The Malaysia Aviation Group Berhad (MAG) is a Malaysian airline holding company, based in Sepang, Selangor, owned by Khazanah Nasional, an investment arm of the Malaysian Government. Established in 2016, the group's business consists of three main divisions: Airlines, Loyalty & Travel and Aviation Services.

==History==
The company was set up by Khazanah Nasional on 19 May 2016 to manage and restructure the Malaysia Airlines and its subsidiaries. MAG evolved from the conjoined histories of Malayan Airways, founded in 1937, and Malaysian Airways, which eventually became the present-day Malaysia Airlines.

==Subsidiaries==

===Malaysia Airlines===

Malaysia Airlines is Malaysia's national flag carrier, headquartered at Kuala Lumpur International Airport. The airline flies to destinations across Europe, Oceania and Asia from its main hub at the Kuala Lumpur International Airport (KLIA).

===Firefly===

Firefly is a Malaysian regional and low-cost carrier, which operates domestic flights within Malaysia and to neighboring countries, including Indonesia, Singapore, Thailand and China. Its main hubs are Sultan Abdul Aziz Shah Airport in Subang and Penang International Airport in Penang, with a secondary hub at Kota Kinabalu International Airport in Sabah.

===MASkargo===

MASkargo is a cargo airline with its head office in the Advanced Cargo Centre (ACC) on the grounds of KLIA in Sepang District, Selangor and is the cargo division of MAS that operates scheduled, charter air cargo services as well as airport to seaport cargo logistics via ground transportation.

===Amal===

Amal is a charter subsidiary of the MAG, that specialises in providing travel services for Muslim pilgrims, focusing on the Hajj and Umrah pilgrimage markets.

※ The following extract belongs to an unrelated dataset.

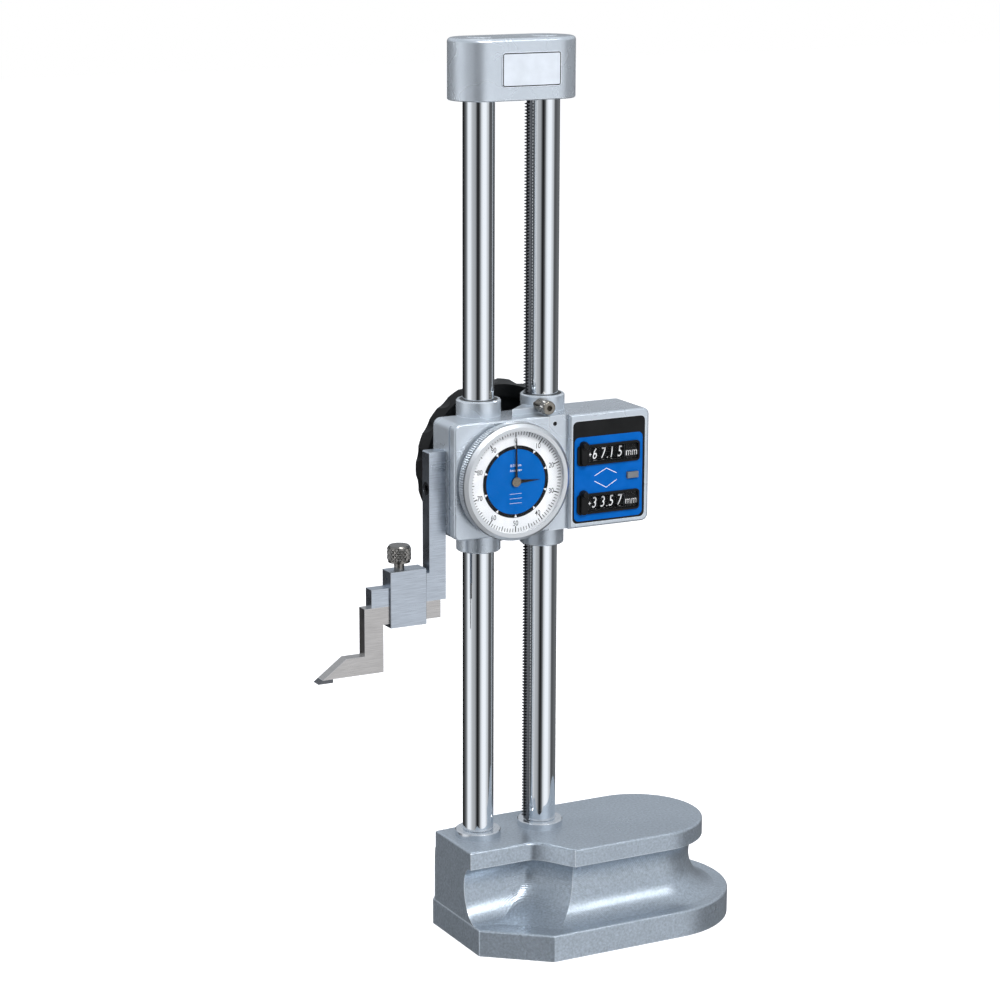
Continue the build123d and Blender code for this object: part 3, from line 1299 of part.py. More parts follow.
with BuildPart() as arm_screw:
    with BuildSketch(Plane.YZ.offset(arm_left + part_gap)):
        with Locations((arm_screw_y, arm_screw_z)):
            Circle(arm_screw_head)
    extrude(amount=arm_screw_recess - part_gap)
    with BuildSketch(Plane.YZ.offset(arm_left + arm_screw_recess)):
        with Locations((arm_screw_y, arm_screw_z)):
            Circle(arm_screw_radius)
    extrude(amount=arm_width - arm_screw_recess + arm_screw_bite)
    with BuildSketch(Plane.YZ.offset(arm_left + part_gap)):
        with Locations((arm_screw_y, arm_screw_z)):
            RegularPolygon(arm_screw_head / 2, 6, major_radius=False)
    extrude(amount=arm_screw_recess / 2, mode=Mode.SUBTRACT)
arm_screw.part.label = "arm_screw"
export_step(arm_screw.part, "parts/arm_screw.step")

with BuildPart() as clamp_box:
    with BuildSketch(Plane.YZ.offset(clamp_left)):
        with BuildLine():
            Polyline((clamp_front, clamp_bottom), (clamp_front, clamp_top),
                     (clamp_back, clamp_top), (clamp_back, clamp_bottom), close=True)
        make_face()
        with BuildLine():
            Polyline((arm_front - hair, bar_top + hair), (arm_front + bar_depth + hair, bar_top + hair),
                     (arm_front + bar_depth + hair, scriber_top + hair),
                     (arm_front + scriber_depth + hair, scriber_top + hair),
                     (arm_front + scriber_depth + hair, clamp_bottom + clamp_floor),
                     (arm_front - hair, clamp_bottom + clamp_floor), close=True)
        make_face(mode=Mode.SUBTRACT)
    extrude(amount=clamp_right - clamp_left)
    clamp_verticals = clamp_box.edges().filter_by(Axis.Z)
    chamfer(clamp_verticals.group_by(Axis.Y)[0] + clamp_verticals.group_by(Axis.Y)[-1],
            edge_break / 2)
    with Locations((clamp_knob_x, clamp_middle_y, clamp_top)):
        Cylinder(clamp_thread_radius + running_gap, clamp_top - bar_top, mode=Mode.SUBTRACT,
                 align=(Align.CENTER, Align.CENTER, Align.MAX))
    with BuildSketch(Plane.YZ.offset(clamp_left)):
        with Locations((clamp_middle_y, (bar_top + clamp_top) / 2)):
            Circle(pin_hole_radius)
    extrude(amount=clamp_thread_radius, mode=Mode.SUBTRACT)
clamp_box.part.label = "clamp_box"
export_step(clamp_box.part, "parts/clamp_box.step")

with BuildPart() as clamp_screw:
    with Locations((clamp_knob_x, clamp_middle_y, bar_top + hair)):
        Cylinder(clamp_thread_radius, clamp_top - bar_top - hair + part_gap,
                 align=(Align.CENTER, Align.CENTER, Align.MIN))
    with Locations((clamp_knob_x, clamp_middle_y, clamp_top + hair)):
        Cylinder(clamp_neck_radius, clamp_neck_height,
                 align=(Align.CENTER, Align.CENTER, Align.MIN))
    with Locations((clamp_knob_x, clamp_middle_y, clamp_top + clamp_neck_height)):
        Cylinder(clamp_knob_radius, clamp_knob_height,
                 align=(Align.CENTER, Align.CENTER, Align.MIN))
    chamfer(clamp_screw.edges().filter_by(GeomType.CIRCLE).group_by(Axis.Z)[-1], edge_break * 2,
            edge_break)
clamp_screw.part.label = "clamp_screw"
export_step(clamp_screw.part, "parts/clamp_screw.step")

carbide_top = tip_z + carbide_thickness
foot_run = foot_slope_x - tip_x
carbide_tip_top_x = tip_x + foot_run * carbide_thickness / (foot_top - tip_z)
with BuildPart() as scriber:
    with BuildSketch(Plane.XZ.offset(-arm_front)):
        with BuildLine():
            Polyline((scriber_right, scriber_top), (scriber_left, scriber_top),
                     (scriber_left, foot_top), (foot_slope_x, foot_top),
                     (carbide_tip_top_x, carbide_top + hair),
                     (scriber_left + scriber_leg, carbide_top + hair),
                     (scriber_left + scriber_leg, scriber_top - scriber_height),
                     (scriber_right, scriber_top - scriber_height), close=True)
        make_face()
    extrude(amount=-scriber_depth)
    chamfer(scriber.edges().filter_by(Axis.Y).group_by(Axis.X)[-1], edge_break / 2)
scriber.part.label = "scriber"
export_step(scriber.part, "parts/scriber.step")

with BuildPart() as carbide_tip:
    with BuildSketch(Plane.XZ.offset(-arm_front)):
        with BuildLine():
            Polyline((tip_x, tip_z), (carbide_tip_top_x, carbide_top),
                     (tip_x + carbide_length, carbide_top), (tip_x + carbide_length, tip_z),
                     close=True)
        make_face()
    extrude(amount=-scriber_depth)
carbide_tip.part.label = "carbide_tip"
export_step(carbide_tip.part, "parts/carbide_tip.step")
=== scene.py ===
"""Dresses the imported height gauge: finishes, printed faces, knurls, camera and studio.

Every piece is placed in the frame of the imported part, in metres, from sizes that are written here
in millimetres. The pieces of the part keep their shapes and get node materials. The printing on the
dial, the digits on the number drums and the knurled bands are meshes of their own.
"""
import json
import logging
import math
from dataclasses import dataclass, field
from enum import Enum
from typing import Any, Iterable, Optional, Sequence, Union

import bmesh
import bpy
from mathutils import Matrix, Vector


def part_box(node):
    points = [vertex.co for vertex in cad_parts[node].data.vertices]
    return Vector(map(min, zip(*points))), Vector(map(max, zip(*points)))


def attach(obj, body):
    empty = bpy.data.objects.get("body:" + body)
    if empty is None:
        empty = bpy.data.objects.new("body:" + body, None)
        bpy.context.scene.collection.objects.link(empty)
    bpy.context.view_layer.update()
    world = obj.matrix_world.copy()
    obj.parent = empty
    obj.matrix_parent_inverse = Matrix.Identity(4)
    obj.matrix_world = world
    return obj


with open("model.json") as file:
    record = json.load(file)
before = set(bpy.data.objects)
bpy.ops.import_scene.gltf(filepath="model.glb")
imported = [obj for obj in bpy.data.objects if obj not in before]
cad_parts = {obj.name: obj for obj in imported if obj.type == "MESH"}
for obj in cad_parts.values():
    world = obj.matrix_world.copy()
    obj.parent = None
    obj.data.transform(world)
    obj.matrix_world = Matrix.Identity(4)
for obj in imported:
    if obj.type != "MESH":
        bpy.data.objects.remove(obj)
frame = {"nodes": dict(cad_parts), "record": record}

logging.basicConfig(level=logging.INFO, format="%(levelname)s %(message)s")
log = logging.getLogger("height_gauge")

MM = 0.001
# The cosine between a face's normal and the rounded one where an edge begins and where it is full
EDGE_BEGINS = 0.995
EDGE_FULL = 0.90
# How far a roughness varies each way, in enamel, along grinding lines and in plastic
PAINT_SPREAD = 0.04
LINE_SPREAD = 0.04
PLASTIC_SPREAD = 0.05
# The numbers of a Mix node's inputs for its share and its two colours, and what makes it mix them
SHARE, UNDER, OVER = 0, 6, 7
COLOURS = {"output": 2, "data_type": "RGBA"}

Point = tuple[float, float]
Place = tuple[float, float, float]
Colour = tuple[float, float, float, float]
Socket = bpy.types.NodeSocket
Value = Union[float, Sequence[float], Socket]
Inputs = Union[dict[Any, Value], Sequence[Value]]


class Body(str, Enum):
    """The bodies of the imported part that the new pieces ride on."""

    STAND = "stand"
    SLIDER = "slider"
    BEZEL = "bezel"
    LOCK = "lock"
    CLAMP_KNOB = "clamp_knob"


class Axis(Enum):
    """The directions in which a knurled band can run from its start."""

    FRONT = "front"
    UP = "up"


def linear(code: str) -> Colour:
    """Turns an sRGB hex colour into the linear values that a shader takes.

    Args:
        code: Six hex digits, with or without a leading hash.

    Returns:
        Red, green and blue in linear light, and an alpha of one.
    """
    code = code.lstrip("#")
    values = [int(code[i:i + 2], 16) / 255 for i in (0, 2, 4)]
    r, g, b = (v / 12.92 if v <= 0.04045 else ((v + 0.055) / 1.055) ** 2.4 for v in values)
    return (r, g, b, 1.0)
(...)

It was launched in 2019, marking Malaysia Airlines' first foray into the religious travel sector. Amal was initially conceived as a standalone entity but was later integrated into the broader Malaysia Airlines group.

===Other subsidiaries===
The MAG also have seven other subsidiaries, including:

- MAG Culinary
- MAB Engineering
- MAB Academy
- AeroDarat
- Enrich
- MHholidays
- Journify

===Former subsidiaries===
- MASwings – MASwings was a regional airline based in East Malaysia, which tasked with providing essential air connectivity to remote and rural communities in East Malaysia under the Rural Air Services (RAS) program. The airline is rebranded as AirBorneo on 2 January 2026 following the acquisition of MASwings by the Government of Sarawak.